They keep multiplying into real historical deficits:

If we add in the Citi bailout, the total cost now exceeds $4.6165 trillion dollars. People have a hard time conceptualizing very large numbers, so let’s give this some context. The current Credit Crisis bailout is now the largest outlay In American history.

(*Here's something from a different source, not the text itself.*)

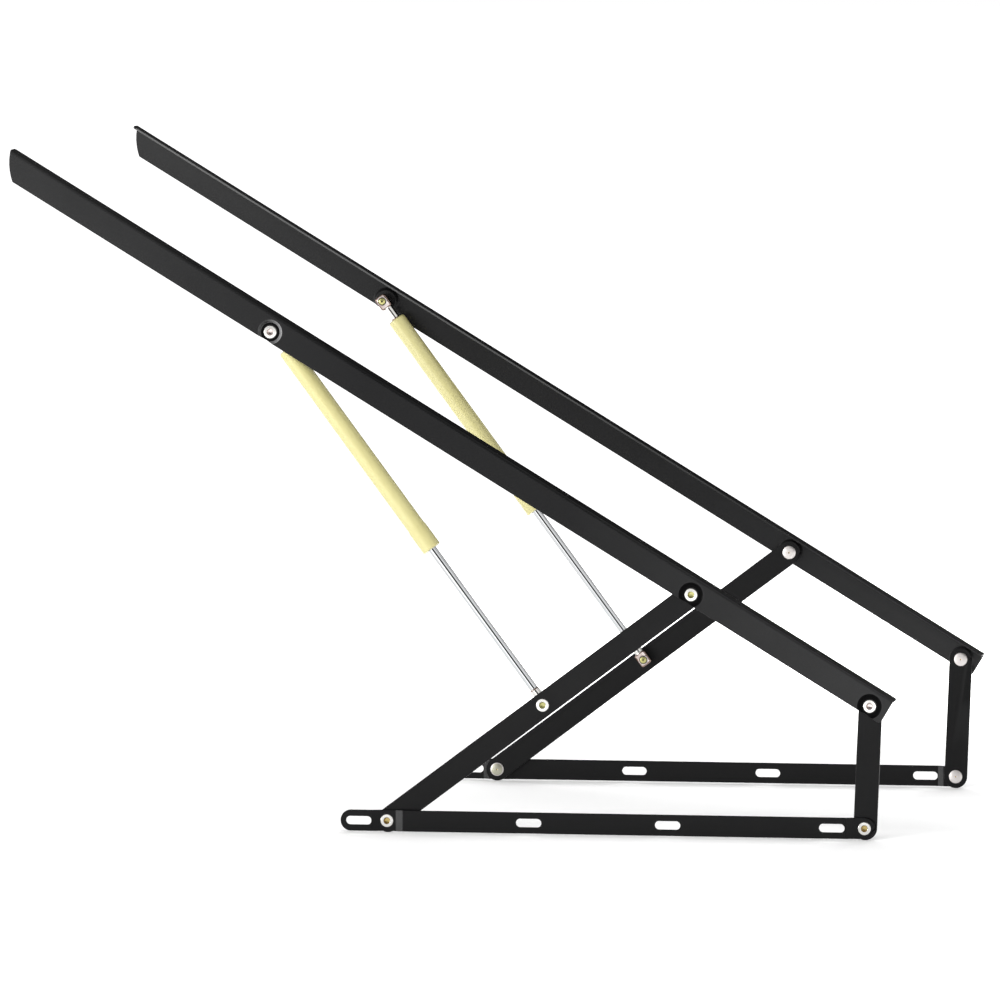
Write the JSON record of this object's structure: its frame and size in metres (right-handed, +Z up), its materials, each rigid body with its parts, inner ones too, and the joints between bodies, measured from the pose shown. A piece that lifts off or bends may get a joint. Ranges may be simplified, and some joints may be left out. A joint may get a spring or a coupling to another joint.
{
  "type": "bed lift mechanism",
  "caption": "Mirrored pair of four-bar bed lift units: slotted base bar, two links, angle rail for the mattress frame and a gas spring.",
  "frame": {"origin": "on the ground, at the middle of the pair's box, open as pictured", "axes": "+X from the lifting foot end to the hinge end, +Y from the right unit to the left unit, +Z up"},
  "size_m": [1.0589, 0.72, 0.8026],
  "materials": {
    "black_coat": "satin black powder coat with a fine grain",
    "nickel_plate": "bright nickel plate",
    "zinc_plate": "warm zinc plate",
    "brass": "turned brass",
    "cream_paint": "gloss cream enamel",
    "chrome_rod": "hard chrome, ground",
    "black_nylon": "moulded nylon",
    "black_seal": "matt rubber"
  },
  "bodies": {
    "bases": {"right_base_rail": "black_coat", "right_base_rivets": "nickel_plate", "right_base_washers": "black_nylon", "left_base_rail": "black_coat", "left_base_rivets": "nickel_plate", "left_base_washers": "black_nylon"},
    "right_long_arm": {"right_long_link": "black_coat", "right_long_link_bushes": "brass", "right_link_stud": "nickel_plate"},
    "right_rail": {"right_upper_rail": "black_coat", "right_long_rivet": "nickel_plate", "right_short_rivet": "nickel_plate", "right_rail_washers": "black_nylon", "right_rail_stud": "nickel_plate"},
    "right_short_arm": {"right_short_link": "black_coat", "right_short_link_bushes": "brass", "right_base_rivet_head": "nickel_plate"},
    "right_cylinder": {"right_cylinder_fitting": "zinc_plate", "right_cylinder_plug": "cream_paint", "right_cylinder_tube": "cream_paint", "right_cylinder_collar": "cream_paint", "right_rod_guide": "brass", "right_rod_seal": "black_seal"},
    "right_rod": {"right_piston": "zinc_plate", "right_piston_ring": "black_seal", "right_piston_nut": "zinc_plate", "right_piston_rod": "chrome_rod", "right_rod_fitting": "zinc_plate", "right_rod_pin": "nickel_plate"},
    "left_long_arm": {"left_long_link": "black_coat", "left_long_link_bushes": "brass", "left_link_stud": "nickel_plate"},
    "left_rail": {"left_upper_rail": "black_coat", "left_long_rivet": "nickel_plate", "left_short_rivet": "nickel_plate", "left_rail_washers": "black_nylon", "left_rail_stud": "nickel_plate"},
    "left_short_arm": {"left_short_link": "black_coat", "left_short_link_bushes": "brass", "left_base_rivet_head": "nickel_plate"},
    "left_cylinder": {"left_cylinder_fitting": "zinc_plate", "left_cylinder_plug": "cream_paint", "left_cylinder_tube": "cream_paint", "left_cylinder_collar": "cream_paint", "left_rod_guide": "brass", "left_rod_seal": "black_seal"},
    "left_rod": {"left_piston": "zinc_plate", "left_piston_ring": "black_seal", "left_piston_nut": "zinc_plate", "left_piston_rod": "chrome_rod", "left_rod_fitting": "zinc_plate", "left_rod_pin": "nickel_plate"}
  },
  "joints": [
    {"name": "right_fold", "type": "hinge", "parent": "bases", "child": "right_long_arm", "pos_m": [-0.07526, -0.35155, 0.014], "axis": [0, 1, 0], "range_deg": [0, 28.17]},
    {"name": "right_rail_turn", "type": "hinge", "parent": "right_long_arm", "child": "right_rail", "pos_m": [0.28827, -0.35155, 0.28596], "axis": [0, 1, 0], "range_deg": [-59.27, 0]},
    {"name": "right_short_turn", "type": "hinge", "parent": "right_rail", "child": "right_short_arm", "pos_m": [0.50064, -0.35155, 0.15788], "axis": [0, 1, 0], "range_deg": [0, 90.51]},
    {"name": "right_spring_turn", "type": "hinge", "parent": "right_rail", "child": "right_cylinder", "pos_m": [-0.21525, -0.3376, 0.58962], "axis": [0, 1, 0], "range_deg": [-17.03, 0]},
    {"name": "right_rod_slide", "type": "slide", "parent": "right_cylinder", "child": "right_rod", "axis": [0.598, 0, -0.8015], "range_m": [-0.17486, 0], "stiffness_N_per_m": 1200, "springref_m": 0.5},
    {"name": "left_fold", "type": "hinge", "parent": "bases", "child": "left_long_arm", "pos_m": [-0.07526, 0.35155, 0.014], "axis": [0, 1, 0], "range_deg": [0, 28.17]},
    {"name": "left_rail_turn", "type": "hinge", "parent": "left_long_arm", "child": "left_rail", "pos_m": [0.28827, 0.35155, 0.28596], "axis": [0, 1, 0], "range_deg": [-59.27, 0]},
    {"name": "left_short_turn", "type": "hinge", "parent": "left_rail", "child": "left_short_arm", "pos_m": [0.50064, 0.35155, 0.15788], "axis": [0, 1, 0], "range_deg": [0, 90.51]},
    {"name": "left_spring_turn", "type": "hinge", "parent": "left_rail", "child": "left_cylinder", "pos_m": [-0.21525, 0.3376, 0.58962], "axis": [0, 1, 0], "range_deg": [-17.03, 0]},
    {"name": "left_rod_slide", "type": "slide", "parent": "left_cylinder", "child": "left_rod", "axis": [0.598, 0, -0.8015], "range_m": [-0.17486, 0], "stiffness_N_per_m": 1200, "springref_m": 0.5}
  ],
  "couplings": [
    {"joint": "right_rail_turn", "follows": "right_fold", "ratio": -2.1039},
    {"joint": "right_short_turn", "follows": "right_fold", "ratio": 3.213},
    {"joint": "right_spring_turn", "follows": "right_fold", "ratio": -0.60408},
    {"joint": "right_rod_slide", "follows": "right_fold", "m_per_rad": -0.35547},
    {"joint": "left_rail_turn", "follows": "left_fold", "ratio": -2.1039},
    {"joint": "left_short_turn", "follows": "left_fold", "ratio": 3.213},
    {"joint": "left_spring_turn", "follows": "left_fold", "ratio": -0.60408},
    {"joint": "left_rod_slide", "follows": "left_fold", "m_per_rad": -0.35547}
  ]
}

Jim Bianco of Bianco Research crunched the inflation adjusted numbers. The bailout has cost more than all of these big budget government expenditures – combined:

    • Marshall Plan: Cost: $12.7 billion, Inflation Adjusted Cost: $115.3 billion
    • Louisiana Purchase: Cost: $15 million, Inflation Adjusted Cost: $217 billion
    • Race to the Moon: Cost: $36.4 billion, Inflation Adjusted Cost: $237 billion
    • S&L Crisis: Cost: $153 billion, Inflation Adjusted Cost: $256 billion
    • Korean War: Cost: $54 billion, Inflation Adjusted Cost: $454 billion
    • The New Deal: Cost: $32 billion (Est), Inflation Adjusted Cost: $500 billion  
    • Invasion of Iraq: Cost: $551b (Est), Inflation Adjusted Cost: $597 billion
    • Vietnam War: Cost: $111 billion, Inflation Adjusted Cost: $698 billion
    • NASA: Cost: $416.7 billion, Inflation Adjusted Cost: $851.2 billion

    TOTAL: $3.92 trillion

If those numbers aren’t frightening enough, consider that the United States’ 2007 GDP was $13.8 trillion and that the current U.S. deficit is up to $10.6 trillion.  Throwing another $4.6 trillion on the national credit card will not only put the country in greater debt than what we currently produce but likely will further put other countries in control of American debts.  27% of US debts are in the hands of foreign governments, owned largely by the Chinese, Japanese and British who continue to play the role of dealer to the U.S.’ debt addiction.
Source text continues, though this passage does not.